> What this task involves: Stop after the line containing "FLOOR_FAR = 6.0": print each line exactly from the first line of the listing up to that point.

> Rows:
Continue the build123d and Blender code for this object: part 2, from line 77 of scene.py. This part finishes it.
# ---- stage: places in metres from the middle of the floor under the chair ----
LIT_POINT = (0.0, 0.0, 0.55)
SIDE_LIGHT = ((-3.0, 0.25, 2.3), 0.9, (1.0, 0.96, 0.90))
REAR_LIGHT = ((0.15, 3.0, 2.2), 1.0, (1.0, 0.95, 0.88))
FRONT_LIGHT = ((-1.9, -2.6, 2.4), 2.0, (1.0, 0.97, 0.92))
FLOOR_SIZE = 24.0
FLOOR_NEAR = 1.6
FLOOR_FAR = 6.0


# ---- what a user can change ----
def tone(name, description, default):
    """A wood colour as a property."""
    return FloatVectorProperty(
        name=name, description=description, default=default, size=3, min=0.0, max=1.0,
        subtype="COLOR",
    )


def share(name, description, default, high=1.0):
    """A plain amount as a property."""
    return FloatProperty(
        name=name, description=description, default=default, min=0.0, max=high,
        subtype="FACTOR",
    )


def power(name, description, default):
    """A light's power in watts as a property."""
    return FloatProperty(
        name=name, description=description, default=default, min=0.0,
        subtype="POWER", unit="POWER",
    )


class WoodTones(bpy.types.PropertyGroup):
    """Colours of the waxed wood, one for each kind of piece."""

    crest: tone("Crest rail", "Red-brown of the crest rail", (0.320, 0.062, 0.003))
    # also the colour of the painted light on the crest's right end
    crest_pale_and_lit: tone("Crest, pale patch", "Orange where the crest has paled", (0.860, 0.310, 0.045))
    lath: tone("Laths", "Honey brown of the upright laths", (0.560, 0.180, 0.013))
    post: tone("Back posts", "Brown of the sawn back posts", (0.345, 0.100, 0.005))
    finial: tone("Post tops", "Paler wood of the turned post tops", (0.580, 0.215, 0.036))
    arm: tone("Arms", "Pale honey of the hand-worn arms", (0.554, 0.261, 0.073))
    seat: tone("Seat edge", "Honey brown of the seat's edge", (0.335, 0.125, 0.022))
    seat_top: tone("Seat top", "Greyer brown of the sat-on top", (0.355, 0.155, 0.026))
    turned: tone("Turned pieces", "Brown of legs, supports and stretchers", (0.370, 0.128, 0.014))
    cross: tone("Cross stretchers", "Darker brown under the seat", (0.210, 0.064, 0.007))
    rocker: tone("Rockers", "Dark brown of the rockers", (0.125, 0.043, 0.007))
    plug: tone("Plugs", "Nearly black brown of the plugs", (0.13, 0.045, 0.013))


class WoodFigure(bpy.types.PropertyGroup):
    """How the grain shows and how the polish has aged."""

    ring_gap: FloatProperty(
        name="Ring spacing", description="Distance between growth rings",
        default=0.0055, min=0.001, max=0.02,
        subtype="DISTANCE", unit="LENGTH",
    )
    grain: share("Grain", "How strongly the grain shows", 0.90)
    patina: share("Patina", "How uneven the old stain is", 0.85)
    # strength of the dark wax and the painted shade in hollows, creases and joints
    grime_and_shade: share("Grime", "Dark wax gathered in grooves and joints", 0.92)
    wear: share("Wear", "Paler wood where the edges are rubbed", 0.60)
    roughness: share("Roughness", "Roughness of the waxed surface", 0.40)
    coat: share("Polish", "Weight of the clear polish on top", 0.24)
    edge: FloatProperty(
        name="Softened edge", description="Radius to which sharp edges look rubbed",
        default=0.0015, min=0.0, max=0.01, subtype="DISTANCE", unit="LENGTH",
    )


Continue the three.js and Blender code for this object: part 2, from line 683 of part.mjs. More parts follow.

> Task answer:
Continue the build123d and Blender code for this object: part 2, from line 77 of scene.py. This part finishes it.
# ---- stage: places in metres from the middle of the floor under the chair ----
LIT_POINT = (0.0, 0.0, 0.55)
SIDE_LIGHT = ((-3.0, 0.25, 2.3), 0.9, (1.0, 0.96, 0.90))
REAR_LIGHT = ((0.15, 3.0, 2.2), 1.0, (1.0, 0.95, 0.88))
FRONT_LIGHT = ((-1.9, -2.6, 2.4), 2.0, (1.0, 0.97, 0.92))
FLOOR_SIZE = 24.0
FLOOR_NEAR = 1.6
FLOOR_FAR = 6.0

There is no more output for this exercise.